> [Materials provided]:
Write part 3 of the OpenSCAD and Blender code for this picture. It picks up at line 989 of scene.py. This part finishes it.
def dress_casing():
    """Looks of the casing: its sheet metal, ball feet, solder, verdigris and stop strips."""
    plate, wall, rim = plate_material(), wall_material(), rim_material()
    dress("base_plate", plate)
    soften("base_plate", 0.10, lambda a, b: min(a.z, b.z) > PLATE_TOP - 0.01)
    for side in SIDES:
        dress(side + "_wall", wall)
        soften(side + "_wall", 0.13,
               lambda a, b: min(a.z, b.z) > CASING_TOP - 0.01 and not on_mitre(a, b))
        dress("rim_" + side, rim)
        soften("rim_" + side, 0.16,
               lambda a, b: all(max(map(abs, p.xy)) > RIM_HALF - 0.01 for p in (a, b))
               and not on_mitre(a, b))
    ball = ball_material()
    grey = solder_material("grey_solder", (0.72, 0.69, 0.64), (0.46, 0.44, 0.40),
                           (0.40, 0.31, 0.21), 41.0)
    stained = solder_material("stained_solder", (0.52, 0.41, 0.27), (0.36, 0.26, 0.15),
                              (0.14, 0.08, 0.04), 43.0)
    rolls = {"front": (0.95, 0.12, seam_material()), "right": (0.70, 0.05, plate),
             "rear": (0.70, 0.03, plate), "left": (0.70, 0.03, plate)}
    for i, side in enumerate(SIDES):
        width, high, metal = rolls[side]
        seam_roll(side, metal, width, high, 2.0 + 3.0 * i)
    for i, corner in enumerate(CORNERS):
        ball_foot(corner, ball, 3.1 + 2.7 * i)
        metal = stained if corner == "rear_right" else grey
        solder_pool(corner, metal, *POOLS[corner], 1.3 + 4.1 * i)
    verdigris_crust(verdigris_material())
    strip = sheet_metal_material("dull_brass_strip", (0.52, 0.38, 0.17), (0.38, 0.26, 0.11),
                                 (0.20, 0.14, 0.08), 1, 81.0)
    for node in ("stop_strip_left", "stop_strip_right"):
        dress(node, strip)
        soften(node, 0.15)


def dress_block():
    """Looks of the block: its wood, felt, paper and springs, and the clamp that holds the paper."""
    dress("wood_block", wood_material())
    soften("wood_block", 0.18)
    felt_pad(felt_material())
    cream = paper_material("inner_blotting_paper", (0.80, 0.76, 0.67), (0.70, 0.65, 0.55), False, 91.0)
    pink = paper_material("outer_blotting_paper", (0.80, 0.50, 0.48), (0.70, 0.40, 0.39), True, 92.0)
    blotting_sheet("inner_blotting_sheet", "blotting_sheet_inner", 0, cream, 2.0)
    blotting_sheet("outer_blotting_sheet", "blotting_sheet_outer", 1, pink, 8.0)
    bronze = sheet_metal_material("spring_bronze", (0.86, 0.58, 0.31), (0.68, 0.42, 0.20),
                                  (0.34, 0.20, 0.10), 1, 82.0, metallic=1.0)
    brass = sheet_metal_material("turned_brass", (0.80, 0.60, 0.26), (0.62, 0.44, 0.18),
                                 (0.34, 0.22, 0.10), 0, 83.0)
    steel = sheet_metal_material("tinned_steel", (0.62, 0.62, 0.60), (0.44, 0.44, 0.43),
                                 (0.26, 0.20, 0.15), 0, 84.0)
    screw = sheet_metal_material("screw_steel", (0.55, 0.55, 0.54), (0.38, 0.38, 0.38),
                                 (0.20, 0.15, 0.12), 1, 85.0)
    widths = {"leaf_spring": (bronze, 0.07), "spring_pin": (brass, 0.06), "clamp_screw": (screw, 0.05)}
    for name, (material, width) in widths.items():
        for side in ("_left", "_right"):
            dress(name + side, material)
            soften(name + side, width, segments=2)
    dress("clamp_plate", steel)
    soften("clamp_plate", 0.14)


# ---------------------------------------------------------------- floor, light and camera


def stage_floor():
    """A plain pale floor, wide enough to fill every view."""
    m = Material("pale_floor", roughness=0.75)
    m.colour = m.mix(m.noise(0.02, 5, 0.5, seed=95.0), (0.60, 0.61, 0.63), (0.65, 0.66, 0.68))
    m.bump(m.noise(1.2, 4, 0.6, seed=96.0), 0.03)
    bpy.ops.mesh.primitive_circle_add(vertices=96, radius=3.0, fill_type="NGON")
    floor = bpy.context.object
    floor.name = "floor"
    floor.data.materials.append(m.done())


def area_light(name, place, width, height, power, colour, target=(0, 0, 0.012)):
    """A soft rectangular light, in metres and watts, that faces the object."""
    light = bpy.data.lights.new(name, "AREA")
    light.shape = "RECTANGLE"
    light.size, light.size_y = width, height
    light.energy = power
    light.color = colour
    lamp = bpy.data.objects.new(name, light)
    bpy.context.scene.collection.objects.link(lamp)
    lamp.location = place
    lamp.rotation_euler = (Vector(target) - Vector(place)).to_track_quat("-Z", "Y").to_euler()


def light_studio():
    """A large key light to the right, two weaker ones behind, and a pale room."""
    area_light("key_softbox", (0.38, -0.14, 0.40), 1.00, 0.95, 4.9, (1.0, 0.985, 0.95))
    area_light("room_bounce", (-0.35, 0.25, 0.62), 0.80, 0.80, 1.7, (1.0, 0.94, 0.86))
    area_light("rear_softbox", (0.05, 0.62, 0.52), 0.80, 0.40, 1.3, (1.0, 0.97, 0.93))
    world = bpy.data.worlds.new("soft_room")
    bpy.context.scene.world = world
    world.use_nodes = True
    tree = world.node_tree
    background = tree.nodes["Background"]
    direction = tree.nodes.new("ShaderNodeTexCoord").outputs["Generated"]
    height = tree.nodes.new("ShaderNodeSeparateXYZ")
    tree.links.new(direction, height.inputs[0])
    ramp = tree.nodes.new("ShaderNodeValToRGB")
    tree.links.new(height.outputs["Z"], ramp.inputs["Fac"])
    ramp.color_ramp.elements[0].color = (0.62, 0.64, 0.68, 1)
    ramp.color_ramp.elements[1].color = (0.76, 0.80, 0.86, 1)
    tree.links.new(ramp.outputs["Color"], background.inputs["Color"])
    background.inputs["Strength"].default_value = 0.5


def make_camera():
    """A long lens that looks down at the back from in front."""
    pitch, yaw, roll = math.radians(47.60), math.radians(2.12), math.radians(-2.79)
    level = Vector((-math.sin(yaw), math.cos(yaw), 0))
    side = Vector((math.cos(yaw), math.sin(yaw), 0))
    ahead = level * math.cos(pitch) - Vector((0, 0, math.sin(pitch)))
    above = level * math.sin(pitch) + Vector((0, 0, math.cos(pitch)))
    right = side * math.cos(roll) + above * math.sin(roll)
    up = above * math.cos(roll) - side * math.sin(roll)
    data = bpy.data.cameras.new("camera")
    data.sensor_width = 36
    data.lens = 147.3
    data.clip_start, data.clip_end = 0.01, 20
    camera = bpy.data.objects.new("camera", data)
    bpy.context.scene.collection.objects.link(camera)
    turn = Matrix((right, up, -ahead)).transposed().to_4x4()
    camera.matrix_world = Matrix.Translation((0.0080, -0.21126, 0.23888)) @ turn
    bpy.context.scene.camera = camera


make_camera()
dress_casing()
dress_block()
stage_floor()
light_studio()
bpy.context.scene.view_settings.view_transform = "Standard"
* * *
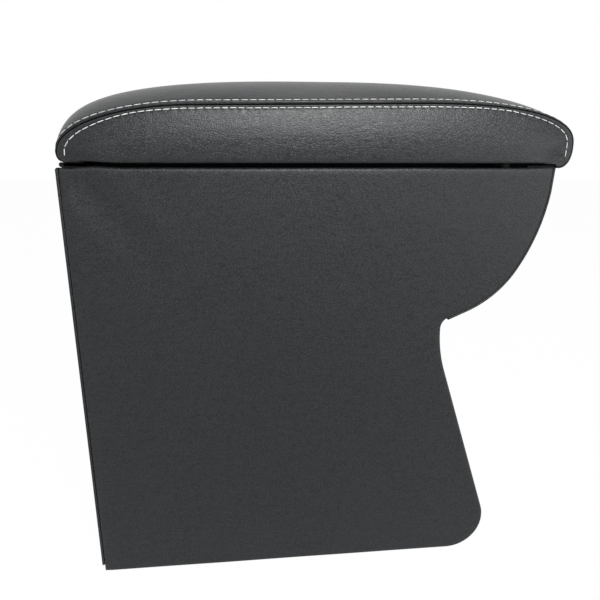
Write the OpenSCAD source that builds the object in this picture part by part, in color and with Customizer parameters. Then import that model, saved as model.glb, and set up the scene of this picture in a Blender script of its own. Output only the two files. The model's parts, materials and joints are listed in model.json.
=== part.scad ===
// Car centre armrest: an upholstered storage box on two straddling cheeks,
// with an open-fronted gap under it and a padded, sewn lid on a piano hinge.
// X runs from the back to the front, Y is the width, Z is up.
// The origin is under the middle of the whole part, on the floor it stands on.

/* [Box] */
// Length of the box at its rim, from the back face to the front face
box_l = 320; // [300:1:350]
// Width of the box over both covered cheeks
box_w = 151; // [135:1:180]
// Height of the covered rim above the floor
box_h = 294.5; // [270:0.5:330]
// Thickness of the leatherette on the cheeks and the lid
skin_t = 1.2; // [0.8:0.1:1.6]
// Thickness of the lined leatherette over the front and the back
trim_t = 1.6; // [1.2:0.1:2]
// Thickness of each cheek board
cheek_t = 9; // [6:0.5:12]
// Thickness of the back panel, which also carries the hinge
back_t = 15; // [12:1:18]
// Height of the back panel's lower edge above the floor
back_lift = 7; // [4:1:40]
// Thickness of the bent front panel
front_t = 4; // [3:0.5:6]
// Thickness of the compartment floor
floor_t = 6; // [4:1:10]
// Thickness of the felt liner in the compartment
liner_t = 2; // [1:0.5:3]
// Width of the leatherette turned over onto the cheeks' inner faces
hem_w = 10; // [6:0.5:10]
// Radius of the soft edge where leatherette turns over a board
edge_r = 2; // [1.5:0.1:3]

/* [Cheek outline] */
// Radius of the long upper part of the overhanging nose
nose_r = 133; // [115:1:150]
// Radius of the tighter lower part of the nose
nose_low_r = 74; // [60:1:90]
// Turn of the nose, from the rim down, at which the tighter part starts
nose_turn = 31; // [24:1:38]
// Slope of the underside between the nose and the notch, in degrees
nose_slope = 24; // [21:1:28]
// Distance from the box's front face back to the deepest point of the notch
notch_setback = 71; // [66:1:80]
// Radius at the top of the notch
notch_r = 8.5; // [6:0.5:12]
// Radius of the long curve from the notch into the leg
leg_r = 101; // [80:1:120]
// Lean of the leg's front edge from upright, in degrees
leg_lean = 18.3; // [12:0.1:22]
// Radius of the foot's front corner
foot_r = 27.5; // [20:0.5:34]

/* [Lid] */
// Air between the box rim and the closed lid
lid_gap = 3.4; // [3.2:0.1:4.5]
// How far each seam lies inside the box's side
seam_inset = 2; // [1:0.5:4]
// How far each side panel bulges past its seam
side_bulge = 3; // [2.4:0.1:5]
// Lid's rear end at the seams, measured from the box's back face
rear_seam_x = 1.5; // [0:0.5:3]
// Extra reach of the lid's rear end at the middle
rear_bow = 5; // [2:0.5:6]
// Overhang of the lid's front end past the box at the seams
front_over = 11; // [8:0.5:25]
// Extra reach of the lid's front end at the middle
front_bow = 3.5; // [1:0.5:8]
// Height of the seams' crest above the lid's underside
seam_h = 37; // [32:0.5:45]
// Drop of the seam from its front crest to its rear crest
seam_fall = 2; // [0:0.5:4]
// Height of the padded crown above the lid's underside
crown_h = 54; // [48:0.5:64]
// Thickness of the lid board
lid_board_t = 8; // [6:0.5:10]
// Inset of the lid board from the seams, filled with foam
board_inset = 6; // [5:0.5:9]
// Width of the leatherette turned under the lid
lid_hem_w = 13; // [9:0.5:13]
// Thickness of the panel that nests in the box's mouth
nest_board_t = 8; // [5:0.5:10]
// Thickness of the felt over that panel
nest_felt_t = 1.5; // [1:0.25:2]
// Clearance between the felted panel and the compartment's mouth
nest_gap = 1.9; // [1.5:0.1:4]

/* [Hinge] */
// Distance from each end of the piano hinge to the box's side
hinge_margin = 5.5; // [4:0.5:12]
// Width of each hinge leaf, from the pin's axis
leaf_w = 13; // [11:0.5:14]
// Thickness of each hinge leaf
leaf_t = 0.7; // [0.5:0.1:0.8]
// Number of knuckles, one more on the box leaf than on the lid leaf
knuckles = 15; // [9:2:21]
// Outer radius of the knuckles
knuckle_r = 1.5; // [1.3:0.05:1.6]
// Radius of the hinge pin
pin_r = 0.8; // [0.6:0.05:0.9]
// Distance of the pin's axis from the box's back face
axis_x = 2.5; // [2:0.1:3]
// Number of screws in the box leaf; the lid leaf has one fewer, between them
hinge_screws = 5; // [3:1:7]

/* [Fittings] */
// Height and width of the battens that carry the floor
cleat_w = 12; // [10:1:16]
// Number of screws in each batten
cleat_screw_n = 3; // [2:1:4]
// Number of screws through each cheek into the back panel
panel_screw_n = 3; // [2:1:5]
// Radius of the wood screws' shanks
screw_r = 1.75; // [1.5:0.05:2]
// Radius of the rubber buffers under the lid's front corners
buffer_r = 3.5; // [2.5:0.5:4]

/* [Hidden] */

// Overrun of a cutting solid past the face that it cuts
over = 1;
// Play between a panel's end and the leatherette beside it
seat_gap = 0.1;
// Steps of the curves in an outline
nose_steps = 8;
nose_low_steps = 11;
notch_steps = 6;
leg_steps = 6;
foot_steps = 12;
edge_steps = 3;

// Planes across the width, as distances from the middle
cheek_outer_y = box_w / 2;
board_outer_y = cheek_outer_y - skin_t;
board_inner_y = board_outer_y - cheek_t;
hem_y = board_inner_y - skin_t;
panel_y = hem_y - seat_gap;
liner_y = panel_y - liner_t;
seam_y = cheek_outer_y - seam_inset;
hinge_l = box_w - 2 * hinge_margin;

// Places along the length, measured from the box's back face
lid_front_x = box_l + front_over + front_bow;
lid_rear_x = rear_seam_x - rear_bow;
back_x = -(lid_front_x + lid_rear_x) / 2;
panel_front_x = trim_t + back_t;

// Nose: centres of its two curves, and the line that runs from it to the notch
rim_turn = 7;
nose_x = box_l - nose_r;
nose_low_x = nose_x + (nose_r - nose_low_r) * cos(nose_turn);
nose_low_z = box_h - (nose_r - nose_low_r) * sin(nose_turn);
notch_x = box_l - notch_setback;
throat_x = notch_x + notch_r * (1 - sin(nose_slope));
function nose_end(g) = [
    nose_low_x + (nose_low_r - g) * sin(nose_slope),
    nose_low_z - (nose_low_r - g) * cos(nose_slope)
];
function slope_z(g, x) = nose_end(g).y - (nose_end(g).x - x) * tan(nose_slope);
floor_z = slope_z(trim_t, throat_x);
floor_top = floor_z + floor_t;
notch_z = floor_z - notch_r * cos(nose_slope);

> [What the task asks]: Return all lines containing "OpenSCAD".

> [Correct response]:
Write part 3 of the OpenSCAD and Blender code for this picture. It picks up at line 989 of scene.py. This part finishes it.
Write the OpenSCAD source that builds the object in this picture part by part, in color and with Customizer parameters. Then import that model, saved as model.glb, and set up the scene of this picture in a Blender script of its own. Output only the two files. The model's parts, materials and joints are listed in model.json.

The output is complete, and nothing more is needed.